Afinal, um diretor britânico realizando um drama com requintes de comédia, que capturava um vislumbre da vida de um Rei da Inglaterra, tinha tudo para agradar os puristas que votam no Oscar. Na história, após a morte do pai (Michael Gambon) e a renúncia do irmão Edward VIII (Guy Pearce), o inexperiente George VI (Firth) precisa superar a gagueira para assumir com propriedade a posição de soberano.
Ele já havia tentado de tudo, dos treinos vocais simples até a técnica rudimentar de falar com bolinhas de gude ocupando o espaço vazio entre a língua e o céu da boca. Desesperada, a Rainha Elizabeth (Helena Bonham Carter) encontra o contato de Lionel Logue (Geoffrey Rush), um australiano que abandonou a carreira de ator e agora se concentra na profissão de terapeuta da fala.
De cara, o monarca não aceita os maneirismos e a abordagem do professor, causando uma fissura que será remediada na construção de uma amizade e, acima de tudo, uma história de superação e boas vibrações. Tom Hooper, que vinha de uma porção de trabalhos na TV e fazia deste seu grande mergulho no Cinema, é hermético na teoria e vistoso na prática.
Ele conduz O Discurso do Rei com maestria e bom humor, demolindo as barreiras formais e de etiqueta em momentos de aulas e ensinamentos, com Lionel chegando a cutucar e irritar o Rei, tirando dele reações hilárias e, mais para a frente, verdadeiramente emocionantes e tocantes. No centro da trama, Firth e Rush são gladiadores em tela, apunhalando um ao outro sem sinal de descanso ou trégua.
O resultado é um dueto afinadíssimo, complementado pela performance de suporte dada pela sempre elegante, e desta vez nada erudita ou desmiolada, Helena Bonham Carter – a atriz precisou organizar as filmagens de O Discurso do Rei ao redor das datas reservadas para o final de Harry Potter. Não é difícil enxergar o apelo e o fácil trato digestivo causado pelo longa, que foi na contramão da acidez de Fincher, da penumbra de Aronofsky e da ternura distante da animação dos bonecos de Andy.

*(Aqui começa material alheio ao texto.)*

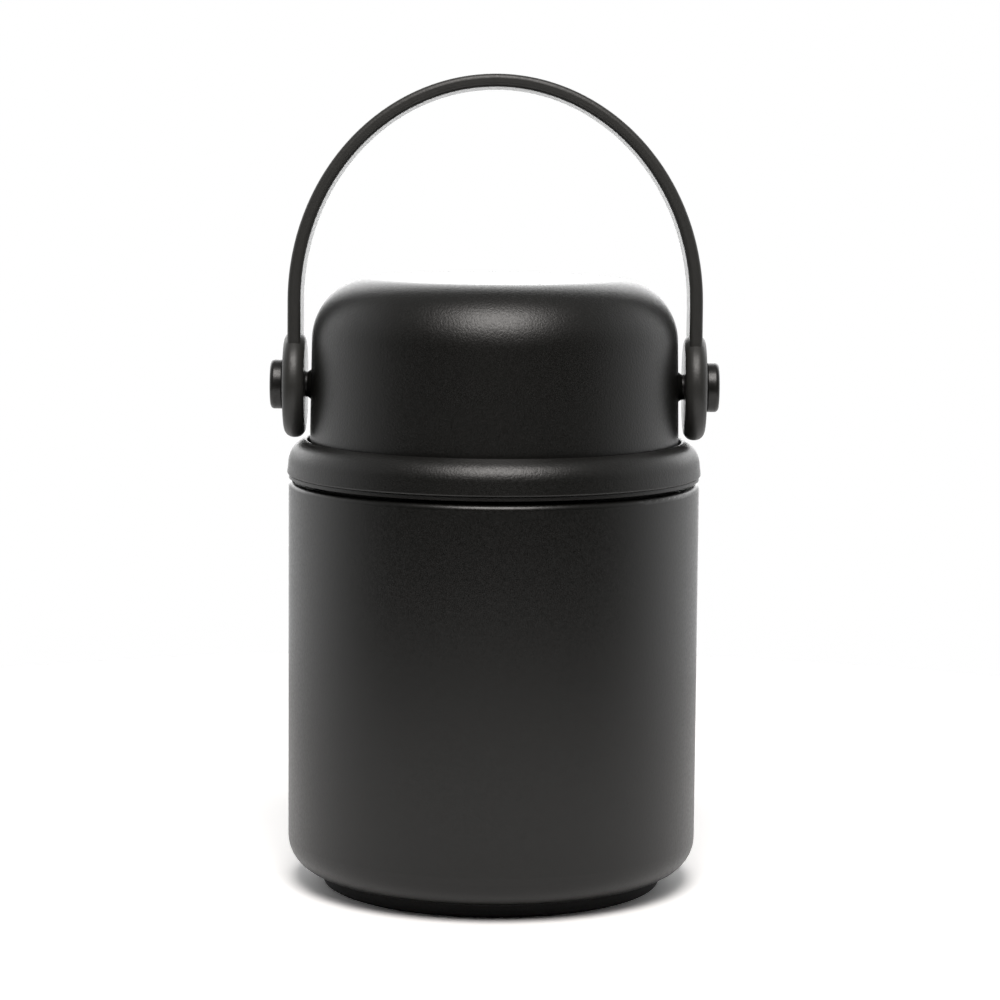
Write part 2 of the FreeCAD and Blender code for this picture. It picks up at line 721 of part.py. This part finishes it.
# Cup: a double wall of domed shell and bowl, screwed onto the drum

def make_dome_shell():
    """Domed outer shell with the two flares that the pivots leave it by."""
    side_top = size.dome_radius - size.dome_draft
    shoulder = size.dome_top - size.dome_corner
    ceiling = size.dome_top - size.dome_wall
    flat = side_top - size.dome_corner
    wall = turned("dome_wall_moulding", [
        (size.dome_radius - size.dome_wall, size.dome_bottom),
        *bend(size.dome_radius, size.dome_bottom, size.dome_edge, "right", "up"),
        (side_top, shoulder),
        (flat, size.dome_top, size.dome_corner),
        (0, size.dome_top),
        (0, ceiling),
        (flat, ceiling),
        (side_top - size.dome_wall, shoulder, -(size.dome_corner - size.dome_wall)),
    ])
    inner_face = side_top - size.dome_wall / 2
    flares = []
    holes = []
    for side, sign in (("right", 1), ("left", -1)):
        flare = doc.addObject("Part::Cone", f"dome_flare_{side}")
        turn = FreeCAD.Rotation(FreeCAD.Vector(0, 1, 0), 90 * sign)
        flare.Placement = FreeCAD.Placement(FreeCAD.Vector(), turn)
        bind(flare, "Radius1", size.boss_radius)
        bind(flare, "Radius2", size.bush_radius)
        bind(flare, "Height", boss_face - inner_face)
        bind(flare, "Placement.Base.x", inner_face * sign)
        bind(flare, "Placement.Base.z", size.pivot_height)
        flares.append(flare)
        reach = size.dome_wall * 4
        start = (boss_face - reach / 2) * sign
        way = "x" if sign > 0 else "-x"
        holes.append(cylinder(f"dome_hole_{side}", shank_hole, reach, (start, 0, size.pivot_height), way))
    shell = fused("dome_with_flares", [wall] + flares)
    return cut("dome_shell", shell, fused("dome_holes", holes))


def make_cup_liner():
    """Bowl inside the dome, with the cup's thread in its mouth and a flange to the shell."""
    outside = size.bowl_radius + size.bowl_wall
    flange_edge = size.dome_radius - size.dome_wall - size.flange_gap
    flange_top = flange_bottom + size.bowl_wall
    crown = size.dome_top - size.dome_wall - size.bowl_gap
    ceiling = crown - size.bowl_wall
    wall = turned("bowl_moulding", [
        (size.bowl_radius, flange_bottom),
        (flange_edge, flange_bottom),
        (flange_edge, flange_top),
        (outside, flange_top),
        *bend(outside, crown, size.bowl_corner + size.bowl_wall, "up", "left"),
        (0, crown),
        (0, ceiling),
        *bend(size.bowl_radius, ceiling, size.bowl_corner, "right", "down"),
    ])
    tip = size.bowl_radius - size.thread_depth
    ridges = helix_ridges("cup_thread", size.bowl_radius, tip, size.cup_thread_height, 0)
    return fused("cup_liner", [wall] + ridges)


# Pivots: a headed pin clamps a bush on the cup, and the bail's eye turns on the bush

def make_pivot_pin():
    start = size.nut_seat - size.nut_thickness - size.pin_end
    tip = head_base + size.pin_head_length
    return turned_along_x("pivot_pin_right", [
        (start, 0),
        (tip, 0),
        *bend(tip, size.pin_head_radius, size.pin_head_round, "up", "left"),
        *bend(head_base, size.pin_head_radius, size.pin_head_round / 2, "left", "down"),
        (head_base, size.pin_radius),
        (start, size.pin_radius),
    ])


def make_pivot_bush():
    return turned_along_x("pivot_bush_right", [
        (boss_face, shank_hole),
        (head_base, shank_hole),
        (head_base, size.bush_radius),
        (boss_face, size.bush_radius),
    ])


def make_pivot_washer():
    inside = size.bush_radius + size.pin_gap
    return turned_along_x("pivot_washer_right", [
        (washer_inner_face, inside),
        (head_base, inside),
        (head_base, size.washer_radius),
        (washer_inner_face, size.washer_radius),
    ])


def make_pivot_nut():
    """Thin hexagon nut against the inside of the dome."""
    blank = doc.addObject("Part::Prism", "nut_blank")
    blank.Polygon = 6
    along_x = FreeCAD.Rotation(FreeCAD.Vector(0, 1, 0), 90)
    blank.Placement = FreeCAD.Placement(FreeCAD.Vector(), along_x)
    bind(blank, "Circumradius", size.nut_corner)
    bind(blank, "Height", size.nut_thickness)
    bind(blank, "Placement.Base.x", size.nut_seat - size.nut_thickness)
    bind(blank, "Placement.Base.z", size.pivot_height)
    start = size.nut_seat - size.nut_thickness * 2
    hole = cylinder("nut_hole", shank_hole, size.nut_thickness * 3, (start, 0, size.pivot_height), "x")
    return cut("pivot_nut_right", blank, hole)


# Bail: an arched band with an eye at each end

def half_ellipse_block(name, half_span, rise):
    """A block with an elliptic outline, as wide as the band."""
    outline = doc.addObject("Part::Ellipse", name + "_outline")
    tall = rise.value > half_span.value
    long_way = FreeCAD.Vector(0, 0, 1) if tall else FreeCAD.Vector(1, 0, 0)
    short_way = FreeCAD.Vector(1, 0, 0) if tall else FreeCAD.Vector(0, 0, 1)
    facing = long_way.cross(short_way)
    turn = FreeCAD.Rotation(long_way, short_way, facing, "XYZ")
    outline.Placement = FreeCAD.Placement(FreeCAD.Vector(), turn)
    bind(outline, "MajorRadius", rise if tall else half_span)
    bind(outline, "MinorRadius", half_span if tall else rise)
    bind(outline, "Placement.Base.z", size.bail_arch_start)
    block = doc.addObject("Part::Extrusion", name)
    block.Base = outline
    block.DirMode = "Custom"
    block.Dir = FreeCAD.Vector(0, 1, 0)
    block.Solid = True
    bind(block, "LengthFwd", size.bail_width / 2)
    bind(block, "LengthRev", size.bail_width / 2)
    return block


def box(name, lengths, base):
    block = doc.addObject("Part::Box", name)
    for prop, length in zip(("Length", "Width", "Height"), lengths):
        bind(block, prop, length)
    for letter, place in zip("xyz", base):
        bind(block, f"Placement.Base.{letter}", place)
    return block


def make_bail_handle():
    """The bail about its own pivot axis, then set on the pivots with its lean."""
    inner_span = size.bail_half_span - size.bail_thickness
    inner_rise = size.bail_arch_rise - size.bail_thickness
    outer = half_ellipse_block("arch_outside", size.bail_half_span, size.bail_arch_rise)
    inner = half_ellipse_block("arch_inside", inner_span, inner_rise)
    ring = cut("arch_ring", outer, inner)
    side = size.bail_arch_rise * 3
    below = box("arch_below", (side, side, side), (-side / 2, -side / 2, size.bail_arch_start - side))
    arch = cut("arch", ring, below)
    leg_start = size.eye_radius / 2
    leg_lengths = (size.bail_thickness, size.bail_width, size.bail_arch_start - leg_start)
    right_leg = box("leg_right", leg_lengths, (inner_span, -size.bail_width / 2, leg_start))
    left_leg = box("leg_left", leg_lengths, (-size.bail_half_span, -size.bail_width / 2, leg_start))
    band = fused("band_sharp", [arch, right_leg, left_leg])
    edges = []
    for number, edge in enumerate(band.Shape.Edges, start=1):
        places = [edge.valueAt(edge.FirstParameter + part * (edge.LastParameter - edge.FirstParameter))
                  for part in (0.0, 0.5, 1.0)]
        on_face = all(abs(abs(place.y) - size.bail_width.value / 2) < 0.01 for place in places)
        across = abs(places[0].z - places[2].z) < 0.01 and abs(places[1].z - places[0].z) < 0.01
        if on_face and not across:
            edges.append((number, size.bail_edge.value, size.bail_edge.value))
    soft_band = doc.addObject("Part::Fillet", "band")
    soft_band.Base = band
    soft_band.Edges = edges
    doc.recompute()
    right_eye = turned_along_x("eye_right", [
        (size.eye_inner, size.eye_bore),
        (eye_outer - size.washer_recess, size.eye_bore),
        (eye_outer - size.washer_recess, size.washer_recess_radius),
        (eye_outer, size.washer_recess_radius),
        *bend(eye_outer, size.eye_radius, size.eye_round, "up", "left"),
        *bend(size.eye_inner, size.eye_radius, size.eye_round, "left", "down"),
    ])
    bind(right_eye, "Placement.Base.z", 0)
    left_eye = mirrored("eye_left", right_eye)
    bail = fused("bail_handle", [soft_band, right_eye, left_eye])
    lean = FreeCAD.Rotation(FreeCAD.Vector(1, 0, 0), -size.bail_lean.value)
    bail.Placement = FreeCAD.Placement(FreeCAD.Vector(), lean)
    bind(bail, "Placement.Base.z", size.pivot_height)
    doc.recompute()
    return bail


def make_pieces():
    """Every piece, in the order that the jar is put together."""
    pieces = [make_outer_shell(), make_inner_liner(), make_base_cup(), make_vacuum_seal()]
    pieces += [make_getter(), make_foot_pad()]
    gap = size.gasket_gap
    seal_inside = skirt_inside + size.gasket_inset
    seal_outside = size.mouth_radius - size.thread_depth - size.gasket_inset
    pieces.append(make_gasket("lid_gasket", seal_inside, seal_outside,
                              size.ledge_height + gap, size.skirt_bottom - gap))
    pieces += [make_lid_shell(), make_lid_foam(), make_lid_pan()]
    pieces += [make_vent_button(), make_vent_spring()]
    seal_top = valve_face()
    clip_top = seal_top - size.vent_seal_thickness
    pieces.append(make_vent_disc("vent_seal", size.vent_seal_radius, seal_top, size.vent_seal_thickness))
    pieces.append(make_vent_disc("vent_clip", size.vent_clip_radius, clip_top, size.vent_clip_thickness))
    ring_inside = size.bowl_radius + size.gasket_inset
    pieces.append(make_gasket("cup_gasket", ring_inside, ring_inside + size.cup_gasket_width,
                              size.groove_floor + gap, flange_bottom - gap))
    pieces += [make_dome_shell(), make_cup_liner()]
    for piece in (make_pivot_pin(), make_pivot_bush(), make_pivot_washer(), make_pivot_nut()):
        pieces.append(piece)
        pieces.append(mirrored(piece.Label.replace("_right", "_left"), piece))
    pieces.append(make_bail_handle())
    return pieces


pieces = make_pieces()
doc.recompute()
for thing in doc.Objects:
    if "Invalid" in thing.State or "Error" in thing.State:
        raise RuntimeError(f"{thing.Name} failed: {thing.State}")
for piece in pieces:
    if piece.Shape.isNull() or not piece.Shape.isValid() or not piece.Shape.Solids:
        raise RuntimeError(f"{piece.Label} has no valid solid")
os.makedirs("parts", exist_ok=True)
for piece in pieces:
    piece.Shape.exportStep(f"parts/{piece.Label}.step")
    print(f"{piece.Label}: {len(piece.Shape.Solids)} solid, {piece.Shape.Volume / 1000:.2f} cm3")
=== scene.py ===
import math

import bpy
from mathutils import Matrix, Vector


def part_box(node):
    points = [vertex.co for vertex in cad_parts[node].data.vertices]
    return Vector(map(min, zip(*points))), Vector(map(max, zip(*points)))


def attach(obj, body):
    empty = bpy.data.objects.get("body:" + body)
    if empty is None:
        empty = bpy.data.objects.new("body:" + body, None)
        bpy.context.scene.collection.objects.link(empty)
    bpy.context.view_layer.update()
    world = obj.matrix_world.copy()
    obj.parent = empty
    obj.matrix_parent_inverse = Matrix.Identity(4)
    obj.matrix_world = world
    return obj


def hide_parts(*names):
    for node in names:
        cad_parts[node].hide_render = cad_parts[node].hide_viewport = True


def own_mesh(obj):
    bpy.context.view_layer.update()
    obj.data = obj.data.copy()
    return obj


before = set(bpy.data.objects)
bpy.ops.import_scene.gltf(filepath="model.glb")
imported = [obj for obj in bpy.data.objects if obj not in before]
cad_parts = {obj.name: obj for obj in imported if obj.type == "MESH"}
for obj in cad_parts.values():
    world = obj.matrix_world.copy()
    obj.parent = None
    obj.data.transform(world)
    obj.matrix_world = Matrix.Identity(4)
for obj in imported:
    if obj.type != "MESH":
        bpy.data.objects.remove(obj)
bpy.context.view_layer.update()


# Studio: a round white table under a wide overhead softbox, with bright walls behind and beside
# the jar and an unlit room in front of it. The table keeps the jar's shadow, and what the camera
# sees beyond it is plain white.

def linear(code):
    """A colour given as sRGB hex, in Blender's linear values."""
    parts = [int(code[place:place + 2], 16) / 255 for place in (1, 3, 5)]
    levels = [part / 12.92 if part <= 0.04045 else ((part + 0.055) / 1.055) ** 2.4 for part in parts]
    return (*levels, 1.0)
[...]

O Discurso do Rei venceu o Oscar depois de perder grandes prêmios para A Rede Social, mas foi ganhando tração graças ao charme do elenco, escolhido como o Melhor do Ano no Sindicato dos Atores, em uma importante ponte para a vitória máxima da Academia. Com os trabalhos de Firth e do roteirista reconhecidos, era questão de alinhamento estelar colocar Hooper e os produtores no alto da glória dourada. O cineasta perdeu o BAFTA, em sua terra natal, para o americano, mas ganhou o DGAe o PGA.

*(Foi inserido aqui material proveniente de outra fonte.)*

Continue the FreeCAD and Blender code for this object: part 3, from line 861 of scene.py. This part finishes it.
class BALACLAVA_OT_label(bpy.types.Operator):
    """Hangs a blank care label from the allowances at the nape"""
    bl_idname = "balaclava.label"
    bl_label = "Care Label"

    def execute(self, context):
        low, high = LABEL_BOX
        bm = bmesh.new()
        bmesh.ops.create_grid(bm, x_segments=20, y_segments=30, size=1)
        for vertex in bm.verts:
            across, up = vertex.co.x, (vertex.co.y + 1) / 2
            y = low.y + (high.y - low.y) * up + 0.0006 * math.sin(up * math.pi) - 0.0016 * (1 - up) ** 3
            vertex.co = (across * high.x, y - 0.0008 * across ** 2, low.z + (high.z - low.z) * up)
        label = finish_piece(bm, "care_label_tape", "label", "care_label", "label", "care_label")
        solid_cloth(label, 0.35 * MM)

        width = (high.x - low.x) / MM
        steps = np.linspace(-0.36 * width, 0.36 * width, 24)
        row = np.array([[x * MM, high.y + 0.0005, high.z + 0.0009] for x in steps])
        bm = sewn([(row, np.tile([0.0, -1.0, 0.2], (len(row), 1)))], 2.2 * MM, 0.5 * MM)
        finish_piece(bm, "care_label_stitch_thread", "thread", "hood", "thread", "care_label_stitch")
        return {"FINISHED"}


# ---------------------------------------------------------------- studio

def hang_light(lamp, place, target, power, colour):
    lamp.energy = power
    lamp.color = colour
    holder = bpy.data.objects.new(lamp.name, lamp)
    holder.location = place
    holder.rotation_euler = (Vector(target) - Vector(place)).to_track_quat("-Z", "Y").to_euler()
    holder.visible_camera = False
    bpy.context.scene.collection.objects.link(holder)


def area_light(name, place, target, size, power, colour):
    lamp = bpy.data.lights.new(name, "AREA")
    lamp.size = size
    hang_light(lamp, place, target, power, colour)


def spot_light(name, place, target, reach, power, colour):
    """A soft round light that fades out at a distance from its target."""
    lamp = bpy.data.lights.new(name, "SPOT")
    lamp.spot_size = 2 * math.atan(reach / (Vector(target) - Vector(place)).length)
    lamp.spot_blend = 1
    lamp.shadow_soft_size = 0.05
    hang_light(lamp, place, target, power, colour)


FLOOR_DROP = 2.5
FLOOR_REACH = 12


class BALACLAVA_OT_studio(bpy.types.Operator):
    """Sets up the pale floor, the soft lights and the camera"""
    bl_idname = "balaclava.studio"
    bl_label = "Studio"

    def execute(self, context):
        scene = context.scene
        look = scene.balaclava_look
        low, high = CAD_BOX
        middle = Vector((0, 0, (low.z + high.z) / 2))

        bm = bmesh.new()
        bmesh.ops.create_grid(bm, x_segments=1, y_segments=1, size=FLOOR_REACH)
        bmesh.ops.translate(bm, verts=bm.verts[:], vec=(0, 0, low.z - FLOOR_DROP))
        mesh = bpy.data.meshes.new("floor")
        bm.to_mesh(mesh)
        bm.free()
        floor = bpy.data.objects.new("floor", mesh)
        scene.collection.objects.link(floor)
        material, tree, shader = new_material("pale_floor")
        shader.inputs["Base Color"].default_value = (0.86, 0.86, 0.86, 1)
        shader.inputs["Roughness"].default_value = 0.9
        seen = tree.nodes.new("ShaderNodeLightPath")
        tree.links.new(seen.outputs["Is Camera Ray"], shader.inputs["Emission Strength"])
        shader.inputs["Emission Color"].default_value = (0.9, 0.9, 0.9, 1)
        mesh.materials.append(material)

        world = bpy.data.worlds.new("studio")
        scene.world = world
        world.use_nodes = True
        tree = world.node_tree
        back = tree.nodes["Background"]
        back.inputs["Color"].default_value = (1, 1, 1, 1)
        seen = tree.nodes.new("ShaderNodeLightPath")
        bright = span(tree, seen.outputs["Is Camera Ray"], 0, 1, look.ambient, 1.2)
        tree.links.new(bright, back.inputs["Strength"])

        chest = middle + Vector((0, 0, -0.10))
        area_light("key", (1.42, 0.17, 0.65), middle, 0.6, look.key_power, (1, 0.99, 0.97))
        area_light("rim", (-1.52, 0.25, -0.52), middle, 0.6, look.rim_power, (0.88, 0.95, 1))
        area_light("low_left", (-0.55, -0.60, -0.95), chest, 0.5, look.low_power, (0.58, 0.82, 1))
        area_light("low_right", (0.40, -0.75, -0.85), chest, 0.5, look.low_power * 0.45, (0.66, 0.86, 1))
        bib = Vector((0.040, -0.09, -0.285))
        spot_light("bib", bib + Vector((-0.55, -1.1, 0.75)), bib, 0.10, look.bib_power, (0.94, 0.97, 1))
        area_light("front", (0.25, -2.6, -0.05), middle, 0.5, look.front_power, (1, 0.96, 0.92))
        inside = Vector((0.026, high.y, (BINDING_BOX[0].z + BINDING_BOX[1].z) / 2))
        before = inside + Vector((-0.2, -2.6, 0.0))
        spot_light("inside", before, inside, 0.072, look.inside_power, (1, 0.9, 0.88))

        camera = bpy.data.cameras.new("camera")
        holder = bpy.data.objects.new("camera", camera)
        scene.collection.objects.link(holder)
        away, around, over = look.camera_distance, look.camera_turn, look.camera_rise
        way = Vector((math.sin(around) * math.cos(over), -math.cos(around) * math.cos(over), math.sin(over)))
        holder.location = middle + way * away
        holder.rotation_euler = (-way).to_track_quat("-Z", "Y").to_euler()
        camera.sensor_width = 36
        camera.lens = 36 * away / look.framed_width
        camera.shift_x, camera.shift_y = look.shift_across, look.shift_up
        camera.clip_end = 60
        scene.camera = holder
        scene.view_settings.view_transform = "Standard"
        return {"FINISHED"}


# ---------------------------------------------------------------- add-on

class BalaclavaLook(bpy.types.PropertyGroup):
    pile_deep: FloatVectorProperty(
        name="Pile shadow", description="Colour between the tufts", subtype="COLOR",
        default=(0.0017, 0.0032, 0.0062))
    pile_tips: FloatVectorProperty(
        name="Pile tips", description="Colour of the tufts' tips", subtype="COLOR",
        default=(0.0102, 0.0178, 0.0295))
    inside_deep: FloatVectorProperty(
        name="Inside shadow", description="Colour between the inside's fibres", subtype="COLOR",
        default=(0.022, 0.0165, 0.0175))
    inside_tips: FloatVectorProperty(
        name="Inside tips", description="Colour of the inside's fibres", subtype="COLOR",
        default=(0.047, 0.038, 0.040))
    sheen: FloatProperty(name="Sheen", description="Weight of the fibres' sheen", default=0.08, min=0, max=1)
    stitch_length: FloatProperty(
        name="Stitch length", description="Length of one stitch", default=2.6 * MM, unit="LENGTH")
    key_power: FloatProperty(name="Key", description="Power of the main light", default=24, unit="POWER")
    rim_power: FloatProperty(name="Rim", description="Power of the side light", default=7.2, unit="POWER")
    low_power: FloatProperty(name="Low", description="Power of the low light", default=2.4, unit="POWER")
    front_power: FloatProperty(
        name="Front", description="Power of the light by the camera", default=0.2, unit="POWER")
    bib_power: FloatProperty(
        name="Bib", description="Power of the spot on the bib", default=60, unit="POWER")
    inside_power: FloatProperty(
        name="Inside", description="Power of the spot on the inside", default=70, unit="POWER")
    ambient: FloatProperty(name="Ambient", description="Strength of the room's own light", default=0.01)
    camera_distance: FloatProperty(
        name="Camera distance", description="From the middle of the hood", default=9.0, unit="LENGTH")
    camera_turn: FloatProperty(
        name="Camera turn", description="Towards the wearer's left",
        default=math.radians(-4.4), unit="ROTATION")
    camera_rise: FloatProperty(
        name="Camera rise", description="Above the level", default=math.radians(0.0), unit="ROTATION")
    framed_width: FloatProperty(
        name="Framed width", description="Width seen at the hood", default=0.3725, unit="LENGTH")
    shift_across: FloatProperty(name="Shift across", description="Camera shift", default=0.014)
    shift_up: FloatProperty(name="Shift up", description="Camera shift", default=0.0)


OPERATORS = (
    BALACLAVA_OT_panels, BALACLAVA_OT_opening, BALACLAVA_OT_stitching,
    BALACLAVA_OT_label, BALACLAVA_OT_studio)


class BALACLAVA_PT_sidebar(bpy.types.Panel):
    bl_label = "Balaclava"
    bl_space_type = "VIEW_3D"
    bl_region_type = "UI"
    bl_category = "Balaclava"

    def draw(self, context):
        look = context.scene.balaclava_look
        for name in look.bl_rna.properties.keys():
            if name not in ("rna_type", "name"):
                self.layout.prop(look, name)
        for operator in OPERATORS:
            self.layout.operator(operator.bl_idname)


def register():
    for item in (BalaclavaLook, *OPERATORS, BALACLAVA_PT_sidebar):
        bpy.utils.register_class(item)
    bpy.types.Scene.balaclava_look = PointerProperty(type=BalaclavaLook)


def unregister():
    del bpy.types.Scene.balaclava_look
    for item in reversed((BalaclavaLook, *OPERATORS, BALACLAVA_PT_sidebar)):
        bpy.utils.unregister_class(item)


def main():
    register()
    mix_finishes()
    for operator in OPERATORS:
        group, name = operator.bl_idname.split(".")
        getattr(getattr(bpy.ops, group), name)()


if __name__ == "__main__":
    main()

Na noite de 27 de fevereiro de 2011, apesar da apresentação para lá de histriônica e estática de Anne Hathaway e James Franco, O Discurso do Rei foi o maior vitorioso, ao lado de A Origem, que venceu o mesmo número de prêmios, 4. O Vencedor consagrou seus dois Coadjuvantes, enquanto Natalie Portman venceu como a Melhor Atriz, por Cisne Negro. Toy Story 3 tornou-se a última animação reconhecida na categoria principal, enquanto A Rede Social amargou “apenas” um trio de carecas: pela montagem, trilha sonora e roteiro adaptado.
Nos bastidores, o filme de Hooper coleciona uma porção de gemas escondidas: para começar, a ideia surgiu na juventude do roteirista, que também sofria com a gagueira, e entrou em contato com a Rainha-Mãe. A idosa, que morreu em 2002, autorizou a produção do filme mas apenas após sua partida, já que as memórias traziam sentimentos ruins demais. O discurso do título não é lido na íntegra; o original continha 407 palavras, enquanto o do roteiro somava apenas 269.

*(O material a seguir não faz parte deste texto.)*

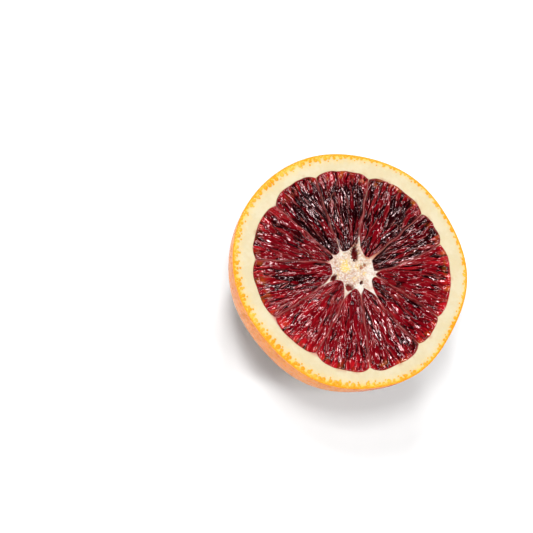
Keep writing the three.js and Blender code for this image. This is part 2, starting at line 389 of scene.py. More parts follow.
def segment_outline(index, depth, inset, along_steps, across_steps):
    """Outline of a segment at a depth, drawn in by inset on every side."""
    membrane = MEMBRANES[index]
    following = MEMBRANES[(index + 1) % len(MEMBRANES)]
    right = side_curve(membrane, depth, 1, inset, along_steps)
    left = side_curve(following, depth, -1, inset, along_steps)
    draw = draw_in(depth)
    notch = (membrane.notch_radius + following.notch_radius) / 2
    crown = (membrane.pulp_radius - notch) * draw
    ripple = RIM_RIPPLE * draw
    outer = bulged_curve(
        right[-1], left[-1], crown, SHOULDER_POWER, across_steps, ripple, index)
    toe = bulged_curve(
        right[0], left[0], -membrane.toe_draw * draw, TOE_POWER, across_steps, 0.0, index)
    return Outline(right, left, outer, toe)


def sunk_rings(index, inset, floor_share, levels, along_steps, across_steps):
    """Rings of a segment's outline at equal turns down to its floor, a share of the pulp's depth."""
    floor_angle = math.asin(floor_share)
    for level in range(1, levels + 1):
        depth = PULP_DEPTH * math.sin(floor_angle * level / levels)
        ring = segment_outline(index, depth, inset, along_steps, across_steps).ring()
        yield np.column_stack([ring, np.full(len(ring), FACE_Z - depth)])


# ---------------------------------------------------------------- meshes

def build_mesh(name, points_mm, faces, sharp_angle):
    """A mesh from points in millimetres and one array of faces for each count of corners.

    An edge that turns by more than the sharp angle, in degrees, is shaded as a sharp one.
    """
    mesh = bpy.data.meshes.new(name)
    faces = [np.asarray(f, np.int32) for f in faces if len(f)]
    loops = np.concatenate([f.ravel() for f in faces])
    counts = np.concatenate([np.full(len(f), f.shape[1], np.int32) for f in faces])
    starts = np.concatenate([[0], np.cumsum(counts)[:-1]]).astype(np.int32)
    mesh.vertices.add(len(points_mm))
    mesh.vertices.foreach_set("co", (np.asarray(points_mm) * MM).astype(np.float32).ravel())
    mesh.loops.add(len(loops))
    mesh.loops.foreach_set("vertex_index", loops)
    mesh.polygons.add(len(counts))
    mesh.polygons.foreach_set("loop_start", starts)
    mesh.update(calc_edges=True)
    mesh.validate()
    mesh.polygons.foreach_set("use_smooth", np.ones(len(mesh.polygons), bool))
    mesh.set_sharp_from_angle(angle=math.radians(sharp_angle))
    return mesh


def add_masks(mesh, name, channels):
    """Stores up to four masks as one colour for each point."""
    values = np.ones((len(mesh.vertices), 4), np.float32)
    for column, channel in enumerate(channels):
        values[:, column] = channel
    attribute = mesh.color_attributes.new(name, "FLOAT_COLOR", "POINT")
    attribute.data.foreach_set("color", values.ravel())


def add_values(mesh, name, kind, domain, values):
    """Stores one value for each point or face."""
    attribute = mesh.attributes.new(name, kind, domain)
    attribute.data.foreach_set("value", values)


def place(mesh, name, *materials):
    """An object for a finished mesh, at the origin."""
    piece = bpy.data.objects.new(name, mesh)
    bpy.context.scene.collection.objects.link(piece)
    for material in materials:
        mesh.materials.append(material)
    return piece


def band(first, second):
    """Faces with four corners between two rings of as many points."""
    return np.stack([first, np.roll(first, -1), np.roll(second, -1), second], 1)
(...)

Após o término das filmagens, a vida imitou a arte, que imitou a vida sem querer: Colin Firth precisou contratar um terapeuta de fala para livrá-lo da gagueira, assim como Rei George. No Oscar, Firth venceu pelo papel do Rei da Inglaterra; no ano seguinte, ele entregou o prêmio para Meryl Streep, intérprete da Dama de Ferro, e ela, por sua vez, devolveu a estatueta para Daniel Day-Lewis, que deu vida a Abraham Lincoln. Uma trinca que envolveu figuras governamentais do Reino Unido e dos Estados Unidos.
A vitória de Firth, aliás, marca outra coincidência: pai e filha da vida real que foram interpretados no Cinema e saíram premiados do Oscar. Em 2006, Helen Mirren venceu Melhor Atriz por A Rainha, vivendo, é claro, a Rainha Elizabeth II. Desde o triunfo de The King’s Speech (o segundo Melhor Filme a conter “rei” no nome no século XXI), a Academia apaziguou o amor pelo clássico e tendeu aos produtos mais modernos, autorais e disruptivos. Indigno de todo o ódio e o rancor que carrega junto do manto dourado do Oscar, O Discurso do Rei ainda tem muito a dizer, todos esses anos depois.